19 December 2022 – New EMBO Global Investigator Shruti Bhatt, assistant professor at the National University of Singapore, is extremely thankful to the mentors who have supported her career and is keen to pay that back. “Thanks to the funding available via the EMBO Global Investigator Network, my students have the chance to train with collaborators abroad and to attend international conferences. This will really boost their careers” says Bhatt.
Originally from India, Bhatt went to the US for her masters and PhD in search of scientific challenges. There she worked on designing novel immunocytokine for the treatment of B-cell lymphoma. She says the experience made her realize the reality of cancer therapy, that no one drug will cure all patients. As time went on, she felt a growing urge to understand why some patients do not respond to therapy and what happens when patients relapse. Now with her own group, she studies the evolution of drug resistance in blood cancers, specifically acute myeloid leukaemia; currently, over 70% of patients relapse several months after induction of chemotherapy treatment.
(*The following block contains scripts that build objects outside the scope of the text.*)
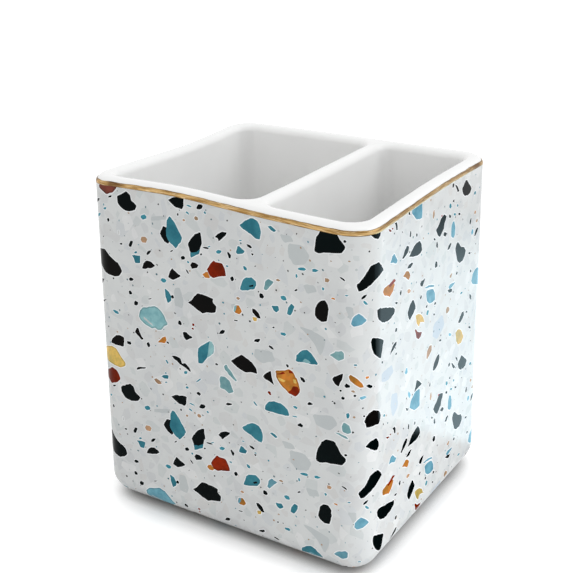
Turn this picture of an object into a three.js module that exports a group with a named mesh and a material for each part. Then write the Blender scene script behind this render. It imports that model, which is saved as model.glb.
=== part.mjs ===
// A ceramic desk tidy: a cast cup with softly rounded corners, a luted divider that
// makes one wide and one narrow well, a printed terrazzo wrap, a gold line on the
// shoulder of the rim, and four soft pads in the hollow of the foot.
//
// Millimetres, +Z up. The origin is on the desk, under the middle of the cup.
// X runs along the wide face, which looks towards -Y.

import * as THREE from 'three';
import { mergeVertices } from 'three/addons/utils/BufferGeometryUtils.js';

// Overall size, over the print
const height = 100;
const rimWidth = 86.5;
const rimDepth = 75;
const lean = 1.2; // how much further out each wall stands at the foot than at the rim
const cornerRadius = 7;

// The cast cup
const wall = 4.5;
const floorThickness = 6;
const wellCornerRadius = 4.5;
const floorFillet = 4;
const rimRadius = 2;
const footRadius = 6.5;
const cornerTightening = 0.6; // how fast the corners tighten where the foot rounds under
const footRingWidth = 4;
const recessDepth = 1.2;
const recessFillet = 0.6;
const recessCornerRadius = 6;

// The divider, a slab let into the cup before firing
const dividerThickness = 4.5;
const dividerOffset = 9; // from the middle, towards +X
const dividerSeatGap = 0.3;
const flareSweep = THREE.MathUtils.degToRad(64); // the slab's flared ends stop short of a feather edge

// The printed wrap and the gold line, laid on the glaze
const printThickness = 0.3;
const glazeGap = 0.1;
const printWrapUnder = THREE.MathUtils.degToRad(76); // how far the print follows the foot's rounding
const goldWidth = 1.5;
const goldThickness = 0.35;
const goldToPrintGap = 0.15;

// The pads
const padRadius = 5.5;
const padProud = 1; // how far the pads hold the foot ring off the desk
const padChamfer = 0.4;
const padToRecessWall = 1.5;

// How finely curves are drawn
const cornerSteps = 10;
const footSteps = 8;
const rimSteps = 6;
const filletSteps = 5;
const padSteps = 32;

// Places worked out from the sizes above
const footZ = padProud;
const recessZ = footZ + recessDepth;
const floorZ = footZ + floorThickness;
const recessInset = footRadius + footRingWidth;
const printBuild = glazeGap + printThickness;

// Half the cup's outer width or depth at a height, on the ceramic itself.
function outerHalf(size, z) {
  const share = (height - z) / (height - footZ);
  return size / 2 - printBuild + lean * share;
}

// Points of an arc in a plane, from one angle to another.
function arc(centreX, centreY, radius, from, to, steps) {
  const points = [];
  for (let i = 0; i <= steps; i += 1) {
    const angle = from + ((to - from) * i) / steps;
    points.push([centreX + radius * Math.cos(angle), centreY + radius * Math.sin(angle)]);
  }
  return points;
}

// A rectangle with rounded corners, anticlockwise from the +X side.
function roundedRectangle(halfX, halfY, radius) {
  const corners = [
    [1, -1, -Math.PI / 2],
    [1, 1, 0],
    [-1, 1, Math.PI / 2],
    [-1, -1, Math.PI],
  ];
  return corners.flatMap(([signX, signY, start]) => arc(
    signX * (halfX - radius), signY * (halfY - radius), radius,
    start, start + Math.PI / 2, cornerSteps,
  ));
}

// One level of the cup: the outer wall's outline drawn in by an inset.
function cupRing(inset, z, radius) {
  const halfX = outerHalf(rimWidth, z) - inset;
  const halfY = outerHalf(rimDepth, z) - inset;
  return { z, outline: roundedRectangle(halfX, halfY, radius) };
}

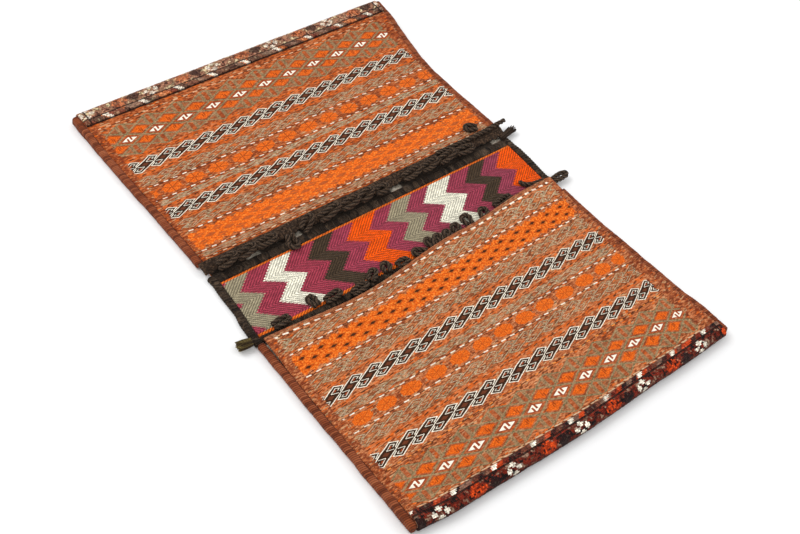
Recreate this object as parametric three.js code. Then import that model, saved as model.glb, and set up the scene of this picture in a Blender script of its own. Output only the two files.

“We don’t have any good models for why a subset of cancer cells manage to evade treatment,” she explains. “We want to characterize the genotype and phenotype of these so-called drug-tolerant persister cells to better understand why patients relapse, and to optimize combination therapy for long-term remission.” Her group also studies the tumour microenvironment to understand if subtle changes occurring between diagnosis and relapse help leukaemia cells evade therapy.